DESCRIPTION OF THE TASK:
Output every record below exactly as it appears.

##### EXERCISE INPUT

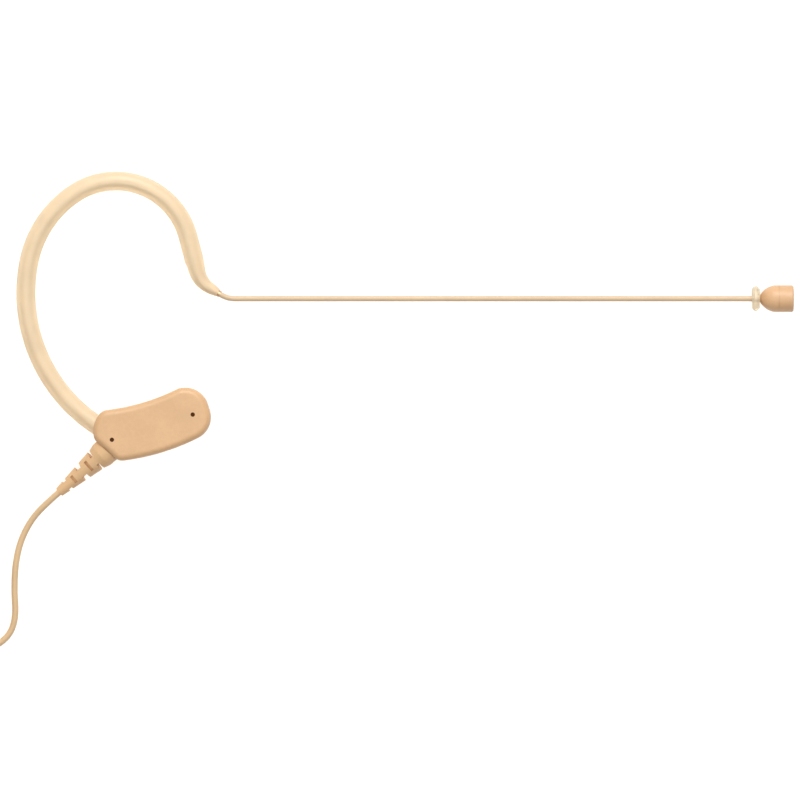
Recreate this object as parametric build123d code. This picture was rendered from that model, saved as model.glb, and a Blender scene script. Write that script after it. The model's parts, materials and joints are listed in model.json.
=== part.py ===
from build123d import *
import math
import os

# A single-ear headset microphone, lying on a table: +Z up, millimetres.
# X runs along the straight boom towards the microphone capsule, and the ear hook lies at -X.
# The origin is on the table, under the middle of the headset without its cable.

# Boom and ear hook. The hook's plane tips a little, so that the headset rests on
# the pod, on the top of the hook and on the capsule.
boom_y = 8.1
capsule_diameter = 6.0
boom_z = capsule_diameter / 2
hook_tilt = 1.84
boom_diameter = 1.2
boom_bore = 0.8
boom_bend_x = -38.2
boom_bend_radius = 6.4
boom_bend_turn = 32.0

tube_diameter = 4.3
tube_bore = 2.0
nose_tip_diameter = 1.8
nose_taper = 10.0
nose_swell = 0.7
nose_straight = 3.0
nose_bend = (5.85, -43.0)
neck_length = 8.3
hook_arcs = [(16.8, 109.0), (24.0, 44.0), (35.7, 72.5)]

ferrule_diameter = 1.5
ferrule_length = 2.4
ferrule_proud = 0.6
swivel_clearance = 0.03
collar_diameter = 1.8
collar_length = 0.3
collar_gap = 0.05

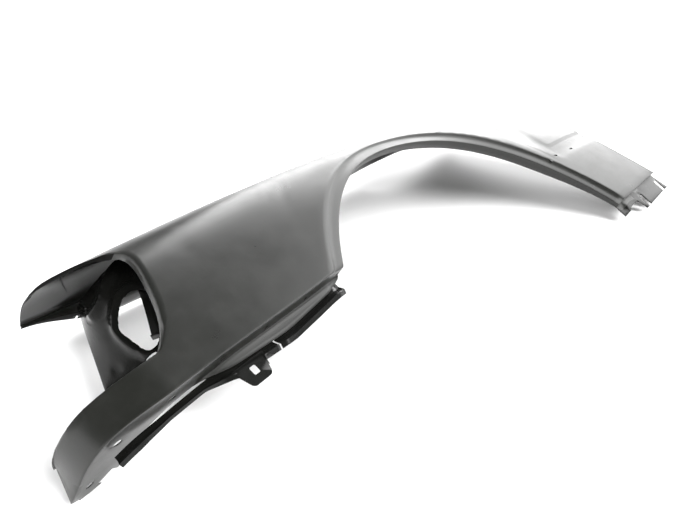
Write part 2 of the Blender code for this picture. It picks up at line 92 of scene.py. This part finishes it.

##########

EXERCISE OUTPUT:
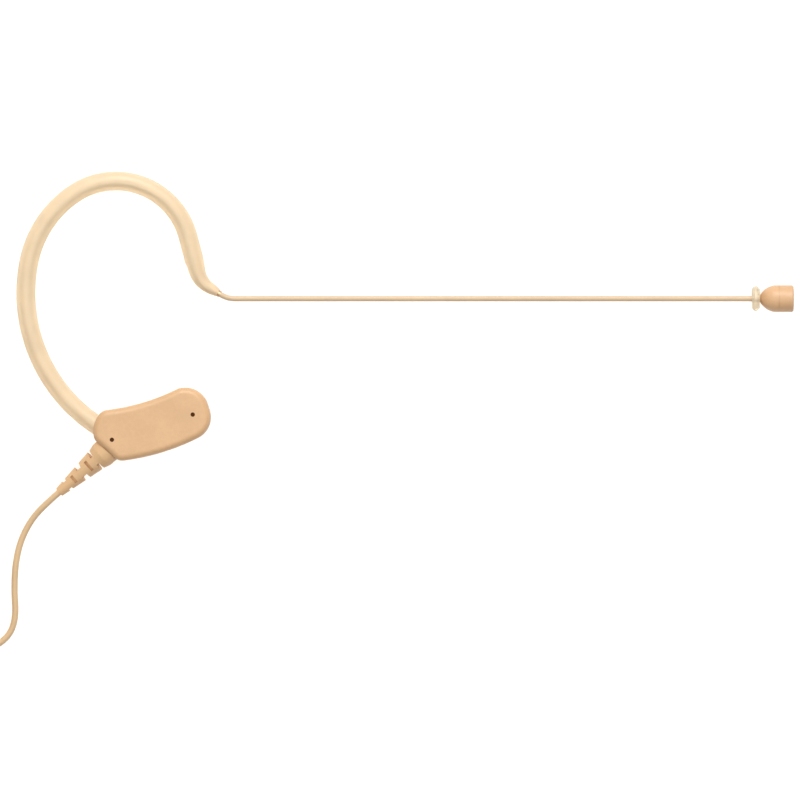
Recreate this object as parametric build123d code. This picture was rendered from that model, saved as model.glb, and a Blender scene script. Write that script after it. The model's parts, materials and joints are listed in model.json.
=== part.py ===
from build123d import *
import math
import os

# A single-ear headset microphone, lying on a table: +Z up, millimetres.
# X runs along the straight boom towards the microphone capsule, and the ear hook lies at -X.
# The origin is on the table, under the middle of the headset without its cable.

# Boom and ear hook. The hook's plane tips a little, so that the headset rests on
# the pod, on the top of the hook and on the capsule.
boom_y = 8.1
capsule_diameter = 6.0
boom_z = capsule_diameter / 2
hook_tilt = 1.84
boom_diameter = 1.2
boom_bore = 0.8
boom_bend_x = -38.2
boom_bend_radius = 6.4
boom_bend_turn = 32.0

tube_diameter = 4.3
tube_bore = 2.0
nose_tip_diameter = 1.8
nose_taper = 10.0
nose_swell = 0.7
nose_straight = 3.0
nose_bend = (5.85, -43.0)
neck_length = 8.3
hook_arcs = [(16.8, 109.0), (24.0, 44.0), (35.7, 72.5)]

ferrule_diameter = 1.5
ferrule_length = 2.4
ferrule_proud = 0.6
swivel_clearance = 0.03
collar_diameter = 1.8
collar_length = 0.3
collar_gap = 0.05

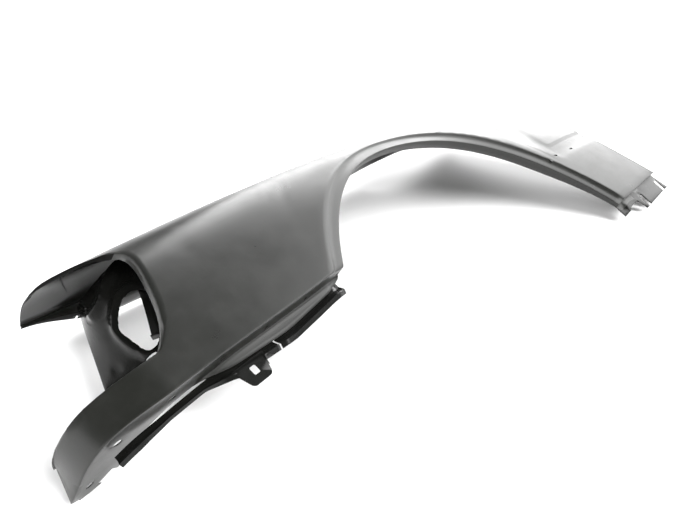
Write part 2 of the Blender code for this picture. It picks up at line 92 of scene.py. This part finishes it.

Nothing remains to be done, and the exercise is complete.